Based on the movie's trailer and MySpace page, Zed said The Love Guru "appears to be lampooning Hinduism and Hindus" and uses sacred terms frivolously. He told The Associated Press, "People are not very well versed in Hinduism, so this might be their only exposure...They will have an image in their minds of stereotypes. They will think most of us are like that."[37]

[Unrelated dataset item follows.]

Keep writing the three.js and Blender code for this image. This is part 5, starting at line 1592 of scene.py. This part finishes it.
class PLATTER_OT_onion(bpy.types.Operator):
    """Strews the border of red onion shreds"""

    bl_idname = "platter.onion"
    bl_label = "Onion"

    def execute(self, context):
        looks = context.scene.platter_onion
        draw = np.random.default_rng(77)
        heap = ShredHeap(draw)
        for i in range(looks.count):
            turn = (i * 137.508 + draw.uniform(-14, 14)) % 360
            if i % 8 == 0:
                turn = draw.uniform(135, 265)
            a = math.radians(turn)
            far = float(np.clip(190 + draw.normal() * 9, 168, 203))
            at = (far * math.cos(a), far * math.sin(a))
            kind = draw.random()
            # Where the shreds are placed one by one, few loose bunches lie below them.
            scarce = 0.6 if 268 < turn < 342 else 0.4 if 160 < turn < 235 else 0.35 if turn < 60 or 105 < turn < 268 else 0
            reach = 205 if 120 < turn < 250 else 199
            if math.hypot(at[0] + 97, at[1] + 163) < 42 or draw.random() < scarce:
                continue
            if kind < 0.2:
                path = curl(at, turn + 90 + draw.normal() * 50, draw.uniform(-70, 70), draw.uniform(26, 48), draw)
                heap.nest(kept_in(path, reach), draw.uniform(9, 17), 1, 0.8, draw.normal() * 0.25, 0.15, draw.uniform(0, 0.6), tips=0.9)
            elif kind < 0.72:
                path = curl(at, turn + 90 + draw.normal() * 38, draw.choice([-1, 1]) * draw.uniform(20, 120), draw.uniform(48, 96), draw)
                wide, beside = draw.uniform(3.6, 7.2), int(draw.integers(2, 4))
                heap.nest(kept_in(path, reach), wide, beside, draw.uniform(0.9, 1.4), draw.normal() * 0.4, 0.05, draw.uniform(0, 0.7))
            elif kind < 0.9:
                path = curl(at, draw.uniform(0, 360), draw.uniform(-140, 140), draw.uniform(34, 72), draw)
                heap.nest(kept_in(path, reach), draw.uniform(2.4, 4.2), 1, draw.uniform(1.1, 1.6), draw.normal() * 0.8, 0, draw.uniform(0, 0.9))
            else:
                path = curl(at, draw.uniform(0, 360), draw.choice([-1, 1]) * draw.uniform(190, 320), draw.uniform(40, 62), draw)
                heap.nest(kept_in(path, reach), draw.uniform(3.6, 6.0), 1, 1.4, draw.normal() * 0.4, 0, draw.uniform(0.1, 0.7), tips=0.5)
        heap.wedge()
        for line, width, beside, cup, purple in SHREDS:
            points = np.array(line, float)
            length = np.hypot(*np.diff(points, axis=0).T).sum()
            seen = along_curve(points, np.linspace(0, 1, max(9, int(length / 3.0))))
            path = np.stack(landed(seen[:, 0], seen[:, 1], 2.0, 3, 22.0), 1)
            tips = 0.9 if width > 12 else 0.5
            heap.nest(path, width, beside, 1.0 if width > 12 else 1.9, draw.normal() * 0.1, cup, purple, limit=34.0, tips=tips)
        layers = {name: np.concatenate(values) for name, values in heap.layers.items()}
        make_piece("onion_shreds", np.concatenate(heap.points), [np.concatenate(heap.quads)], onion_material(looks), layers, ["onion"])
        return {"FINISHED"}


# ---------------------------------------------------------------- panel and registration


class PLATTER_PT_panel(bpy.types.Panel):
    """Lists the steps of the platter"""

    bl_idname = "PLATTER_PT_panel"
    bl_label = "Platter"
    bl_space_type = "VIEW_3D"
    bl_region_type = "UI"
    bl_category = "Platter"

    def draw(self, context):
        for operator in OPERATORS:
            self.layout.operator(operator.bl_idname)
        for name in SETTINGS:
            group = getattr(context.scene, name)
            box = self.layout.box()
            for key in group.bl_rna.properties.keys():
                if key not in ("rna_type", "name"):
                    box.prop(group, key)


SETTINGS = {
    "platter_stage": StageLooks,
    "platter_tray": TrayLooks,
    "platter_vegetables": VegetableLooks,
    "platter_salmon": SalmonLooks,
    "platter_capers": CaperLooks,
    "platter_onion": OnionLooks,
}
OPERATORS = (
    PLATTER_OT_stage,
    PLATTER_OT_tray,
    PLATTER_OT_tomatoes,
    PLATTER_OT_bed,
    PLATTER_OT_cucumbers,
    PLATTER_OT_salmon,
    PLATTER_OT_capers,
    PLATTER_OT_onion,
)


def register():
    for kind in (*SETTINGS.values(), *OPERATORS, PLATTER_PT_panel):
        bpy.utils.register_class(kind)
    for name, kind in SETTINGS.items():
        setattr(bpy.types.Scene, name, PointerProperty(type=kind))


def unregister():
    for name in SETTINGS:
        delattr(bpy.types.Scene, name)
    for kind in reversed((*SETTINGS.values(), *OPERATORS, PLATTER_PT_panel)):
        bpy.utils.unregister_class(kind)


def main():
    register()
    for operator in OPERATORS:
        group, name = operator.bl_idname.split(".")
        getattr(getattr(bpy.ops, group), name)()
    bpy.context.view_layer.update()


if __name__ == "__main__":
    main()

Paramount Pictures agreed to provide the Hindu American Foundation an opportunity to pre screen the film as soon as it had a complete work print of the film, but did not do this.[38] Instead, it requested the Foundation attend a Minneapolis pre-screening the night before the film's release. HAF agreed to view the film to be able to inform the American Hindu community in light of concerned inquiries that were reported to its national headquarters. The reviewers concluded that the film was vulgar and crude but not necessarily anti-Hindu.[39]